BACKGROUND: The modified Karydakis flap and the modified Limberg flap are commonly used in the surgical management of sacrococcygeal pilonidal sinus disease.
OBJECTIVE: The study aimed to compare short- term results of these techniques.
DESIGN: The modified Karydakis flap and the modified Limberg flap were compared in a randomized controlled trial.
SETTINGS: The study was conducted in the day-case surgery department of a large academic teaching hospital in Alexandria, Egypt, from February 2009 through September 2011.
PATIENTS: Patients undergoing surgery for chronic sacrococcygeal pilonidal sinus disease were eligible for the study. Patients with sepsis were eligible only after aggressive treatment to eliminate sepsis.
INTERVENTIONS: Patients were randomly allocated to undergo surgery with either the modified Karydakis flap or the modified Limberg flap.

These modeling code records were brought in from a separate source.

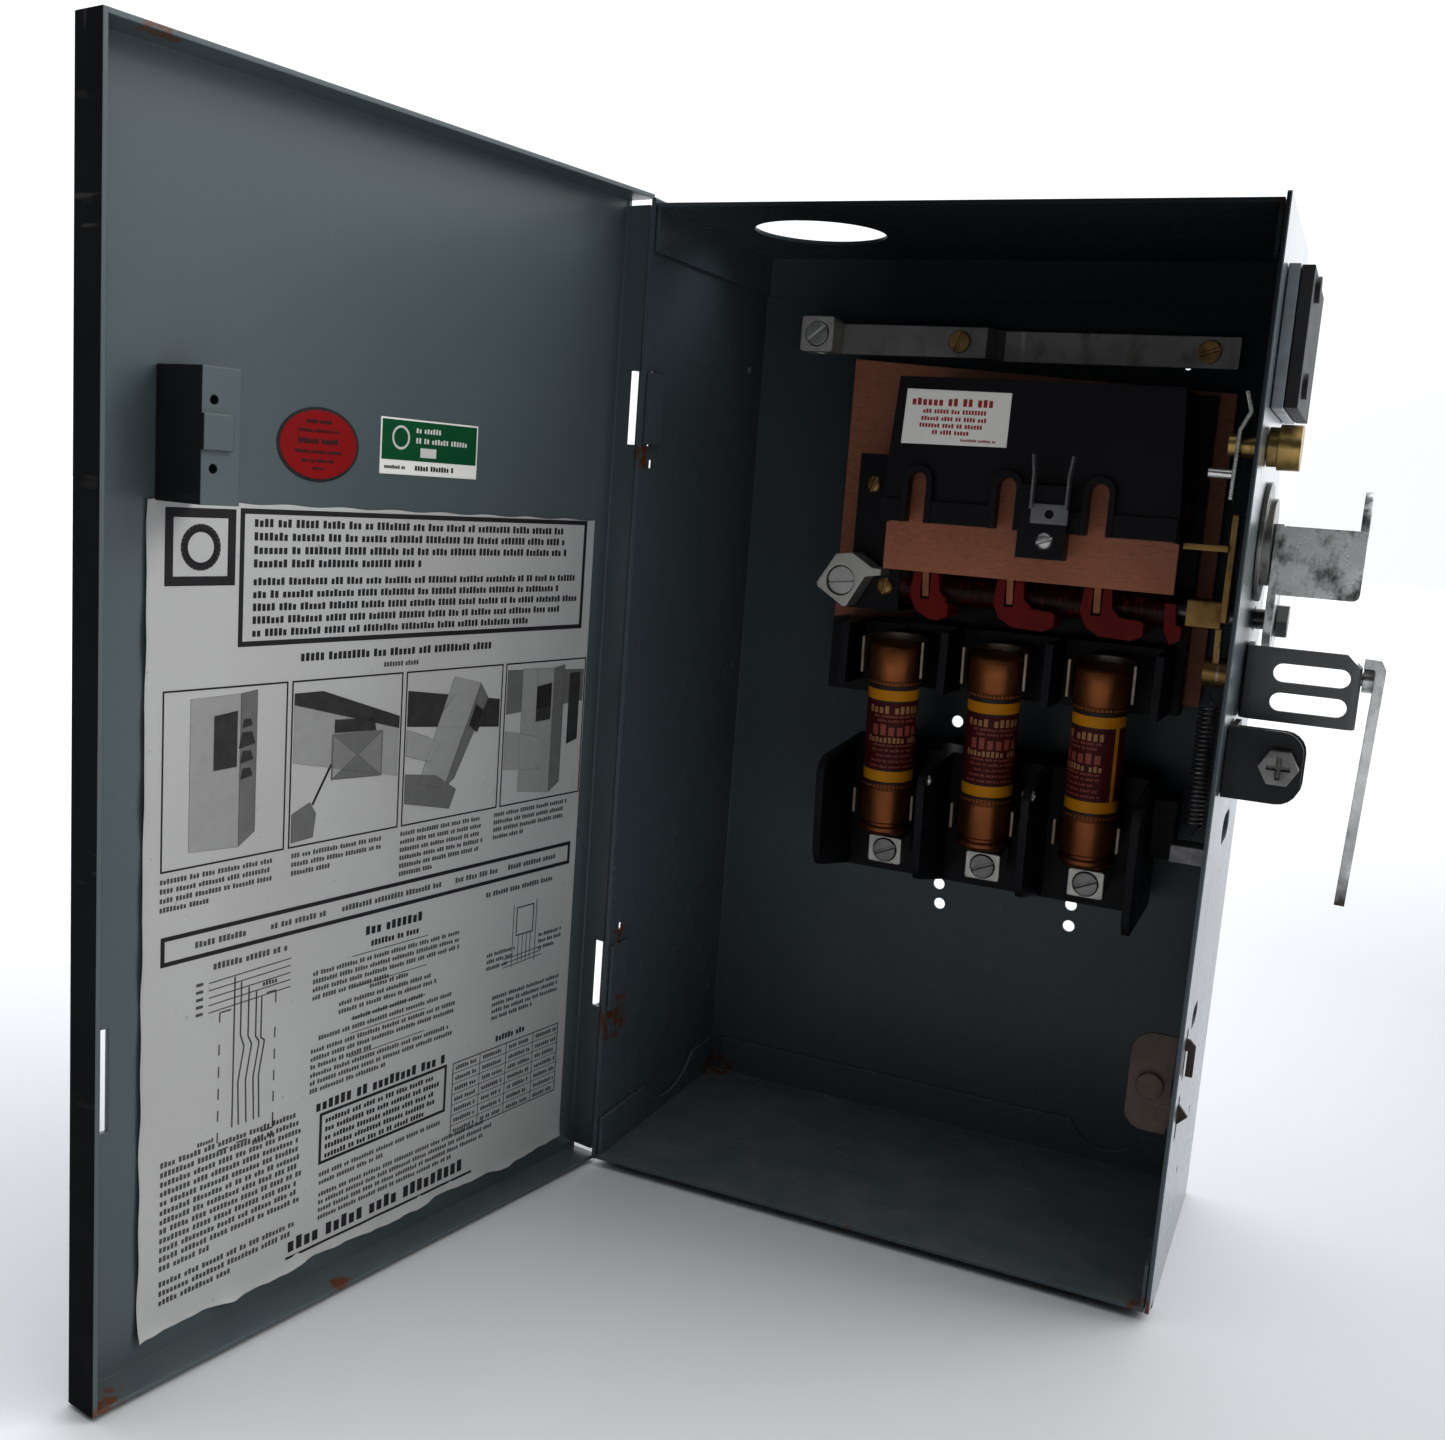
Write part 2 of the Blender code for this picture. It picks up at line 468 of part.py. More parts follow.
def rotor():
    """What turns with the handle inside the cabinet: carrier, blades, crank and shaft."""
    carrier = rod("blade_carrier", RED, (SHAFT_Y, SHAFT_Z), 6.5, 85, 188, "X", ROTOR, 20)
    cam = (SHAFT_Y - 9.5, SHAFT_Y + 7)
    for i, (x, foot) in enumerate(zip(POLES, (9.6, 17.6, 17.6))):
        crook = [(x - 5, 243), (x - 6, 234), (x - 3.2, 228.5), (x + 2, 225.4), (x + foot - 4, 225),
                 (x + foot, 227), (x + foot, 231.6), (x + foot - 1.4, 232.6), (x + 9, 233), (x + 5.6, 236.6),
                 (x + 5, 243)]
        slit = (cam[0] - 3, SHAFT_Y + 4), (SHAFT_Z - 4, SHAFT_Z + 15)
        weld(carrier, solid(f"carrier_crook_{i}", RED, crook, *cam, "Y", ROTOR))
        cut(carrier, block(f"blade_slit_{i}", RED, (x - 1.8, x + 1.8), *slit, ROTOR))
    end = [(185.6, 240), (186.4, 230), (188.8, 225), (192.4, 227), (192.4, 232), (190.4, 232.4), (189.6, 240)]
    weld(carrier, solid("carrier_end", RED, end, *cam, "Y", ROTOR))
    cut(carrier, rod("carrier_bore", RED, (SHAFT_Y, SHAFT_Z), SHAFT_RADIUS + GAP, 186.5, 195, "X", ROTOR, 20))
    for label, x in zip(("left", "center", "right"), POLES):
        blade = [(SHAFT_Y - 8.3, SHAFT_Z - 3.5), (SHAFT_Y + 3.5, SHAFT_Z - 3.5), (SHAFT_Y + 3.5, SHAFT_Z + 4),
                 (SHAFT_Y - 9, SHAFT_Z + 30), (SHAFT_Y - 16, SHAFT_Z + 27)]
        solid(f"switch_blade_{label}", COPPER, blade, x - 1.4, x + 1.4, "X", ROTOR)
    crank = solid("spring_crank", BRASS, rounded(SHAFT_Y - 6, SHAFT_Y + 6, SHAFT_Z - 5, SHAFT_Z + 5.3, 1, 2),
                  193, 205.3, "X", ROTOR)
    pin = Vector(SPRING_PIN)
    web = folded([(SHAFT_Y + 1, SHAFT_Z - 2), tuple(pin)], 5.5)
    weld(crank, solid("crank_web", BRASS, web, 203.3, 205.6, "X", ROTOR),
         rod("crank_roller", BRASS, tuple(pin), 5.6, 200.2, 209.3, "X", ROTOR, 20))
    cut(crank, rod("crank_bore", BRASS, (SHAFT_Y, SHAFT_Z), SHAFT_RADIUS + GAP, 190, 215, "X", ROTOR, 20))
    shaft = rod("switch_shaft", ZINC, (SHAFT_Y, SHAFT_Z), SHAFT_RADIUS, 188.3, 224, "X", ROTOR)
    weld(shaft, solid("shaft_nut", ZINC, circle((SHAFT_Y, SHAFT_Z), 6.4, 6), 223.6, 227.5, "X", ROTOR))


def operating_spring():
    """The space that the spring's coil fills, hooked to the crank at its top."""
    top = math.hypot(SPRING_PIN[0] - SHAFT_Y, SPRING_PIN[1] - SPRING_ANCHOR_Z)
    return rod("operating_spring", ZINC, (SPRING_X, SHAFT_Y), 4.0, SPRING_ANCHOR_Z - 2, SPRING_ANCHOR_Z + top - 8,
               "Z", SPRING, 16)


def spring_anchor():
    """A bent plate on the right wall that the spring's foot hooks into."""
    anchor = block("spring_anchor", BRONZE, (197.5, 213), (66, 78), (150, 151.5))
    return weld(anchor, block("anchor_lip", BRONZE, (197.5, 213), (66, 67.5), (145, 151.5)),
                block("anchor_foot", BRONZE, (212.7, 214.2), (62, 82), (143, 156)))


def interlock_bracket():
    strip = block("interlock_strip", BRASS, (206.0, 208.3), (52, 63.5), (235.5, 273))
    return weld(strip, block("interlock_arm", BRASS, (191, 206.3), (50, 57), (260, 262.2)))


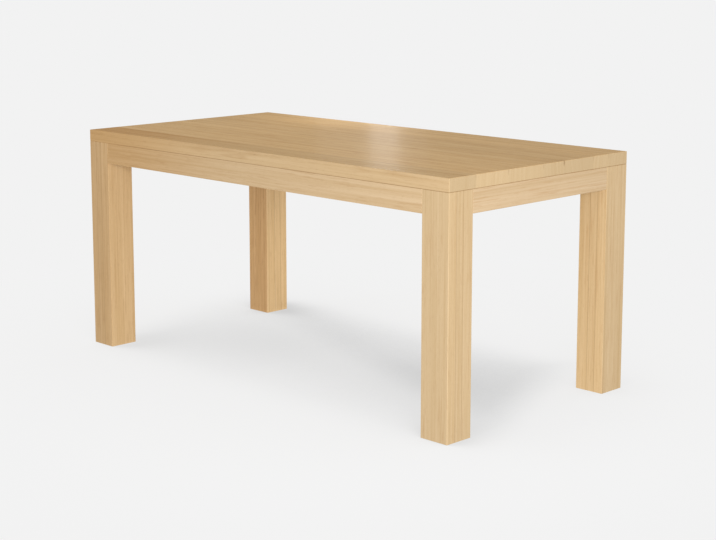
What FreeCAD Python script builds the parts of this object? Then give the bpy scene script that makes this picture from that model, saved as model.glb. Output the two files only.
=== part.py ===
import FreeCAD, Part
import math
import os
import Sketcher

# Parsons dining table in solid oak, all outer faces flush.
#
# The top is seven boards edge-glued along the length. Four square legs are each glued up from
# three staves. Four aprons butt between the legs on loose tenons, flush with the legs' outer
# faces. A wooden corner block is keyed and glued into the two aprons that meet at a leg, and two
# hanger bolts in the flat on the leg's inner corner draw the leg up to it. Two cross rails are
# housed in the long aprons. Offset steel clips run in a groove of the aprons and hold the top
# down while it swells and shrinks across its width. A nylon glide is let into each leg's end.
#
# Frame: +X along the length, +Y to the rear, +Z up, origin on the floor under the middle.

SIZES = [
    ("table_length", "1650", "over the outer faces of the legs, along X"),
    ("table_width", "820", "over the outer faces of the legs, along Y"),
    ("table_height", "750", "floor to the upper face of the top"),
    ("edge_easing", "1.2", "chamfer on every arris that a hand meets"),
    ("top_thickness", "39", "thickness of the edge-glued top"),
    ("board_two_width", "139", "second board from the front"),
    ("board_three_width", "160", "third board, up to the middle line"),
    ("board_four_width", "96", "fourth board, from the middle line"),
    ("board_five_width", "142", "fifth board from the front"),
    ("board_six_width", "78", "sixth board from the front"),
    ("leg_width", "100", "side of the square leg"),
    ("outer_stave", "32", "thickness of the leg's outer stave"),
    ("middle_stave", "28", "thickness of the leg's middle stave"),
    ("flat_depth", "20", "how far the inner corner is cut back for the corner block"),
    ("apron_height", "69", "height of the apron below the top"),
    ("apron_thickness", "25", "thickness of the apron"),
    ("groove_drop", "10", "underside of the top to the upper side of the clip groove"),
    ("groove_height", "3.5", "height of the clip groove"),
    ("groove_depth", "9", "depth of the clip groove"),
    ("rail_height", "60", "height of the cross rail"),
    ("rail_thickness", "22", "thickness of the cross rail"),
    ("rail_offset", "275", "middle of the table to the middle of a cross rail"),
    ("housing_depth", "8", "how far a rail's end is let into the apron"),
    ("block_height", "58", "height of the corner block"),
    ("block_thickness", "28", "thickness of the corner block"),
    ("block_drop", "4", "underside of the top to the corner block"),
    ("block_gap", "2", "draw-up room between the leg's flat and the block"),
    ("key_width", "12", "width of the key on the block's end"),
    ("key_depth", "8", "how far the key enters the apron"),
    ("key_setback", "16", "outer end of the block's seat to the key"),
    ("key_clearance", "0.3", "room round the key in its slot"),
    ("bolt_diameter", "8", "hanger bolt"),
    ("bolt_anchor", "8", "how far the hanger bolt passes the glue line into the middle stave"),
    ("bolt_tail", "5", "thread showing past the nut"),
    ("bolt_spacing", "30", "height between the two hanger bolts of a leg"),
    ("bore_clearance", "0.3", "radial room of every fastener in its bore"),
    ("washer_diameter", "20", "outside diameter of the washer"),
    ("washer_thickness", "1.6", "thickness of the washer"),
    ("nut_flats", "13", "hexagon nut, across the flats"),
    ("nut_height", "6.5", "height of the nut"),
    ("tenon_thickness", "8", "loose tenon between a leg and an apron"),
    ("tenon_height", "40", "height of the loose tenon"),
    ("tenon_in_leg", "22", "length of the loose tenon in the leg"),
    ("tenon_in_apron", "22", "length of the loose tenon in the apron"),
    ("tenon_clearance", "0.2", "glue room round the loose tenon in its mortise"),
    ("end_room", "1", "room past the end of a tenon, bolt or screw"),
    ("clip_thickness", "2", "steel of the table clip"),
    ("clip_width", "20", "width of the clip along the apron"),
    ("clip_reach", "7", "how far the clip enters the groove"),
    ("clip_stand", "3", "apron's face to the clip's riser"),
    ("clip_flange", "26", "length of the flange under the top"),
    ("clip_bend", "1", "inner radius of the clip's bends"),
    ("clip_hole_setback", "14", "riser to the screw in the flange"),
    ("clip_from_end", "240", "end of the table to the first clip"),
    ("clip_screw_diameter", "4", "screw up into the top"),
    ("clip_screw_head", "8", "diameter of its pan head"),
    ("clip_screw_head_height", "2.4", "height of its pan head"),
    ("clip_screw_bite", "18", "length of the screw in the top"),
    ("glide_diameter", "32", "nylon glide"),
    ("glide_seat", "4", "how far the glide is let into the leg's end"),
    ("glide_stand", "1", "how far the glide stands out below the leg"),
    ("glide_chamfer", "0.6", "chamfer on the glide's rim"),
]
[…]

MAIN OUTCOME MEASURES: The primary end point was operative time. Secondary endpoints included proportion of patients with postoperative complications, proportion of patients who were satisfied with the cosmetic results, and the rate of recurrence.
LIMITATIONS: Follow-up times were not sufficient to evaluate long-term recurrence rates.
RESULTS: Of 154 patients screened, 125 were enrolled, and 120 patients completed the study. The median operative time was significantly shorter in patients with the modified Karydakis flap than in those with the modified Limberg flap: 33 (range, 28–40) min vs 52 (range, 48–62) min; p < 0.001). No significant differences were found between study groups regarding overall complication rate (23% vs 40%, p = 0.08), wound infection (3% vs 5%, p > 0.99), subcutaneous fluid collection (5% vs 0%, p = 0.24), or hypoesthesia (10% vs 23%, p = 0.09). Full-thickness wound disruption was encountered in 9 patients (15%) in the modified Limberg group vs no patient in the modified Karydakis group (p = 0.003). The median follow-up duration was 20.5 months in each study group. One patient (2%) in the modified Karydakis group developed recurrent disease vs 2 patients (3%) in the modified Limberg group (p > 0.99). In the modified Karydakis group, 58 patients (97%) were satisfied with the cosmetic outcome and were willing to recommend the operation to others vs 43 patients (72%) in the modified Limberg group (p < 0.001).
CONCLUSIONS: Both techniques provide effective treatment for pilonidal sinus disease and can be performed safely as day-case surgery. The modified Karydakis flap is associated with significantly shorter operative time, a lower full-thickness wound disruption rate, and a higher patient satisfaction rate.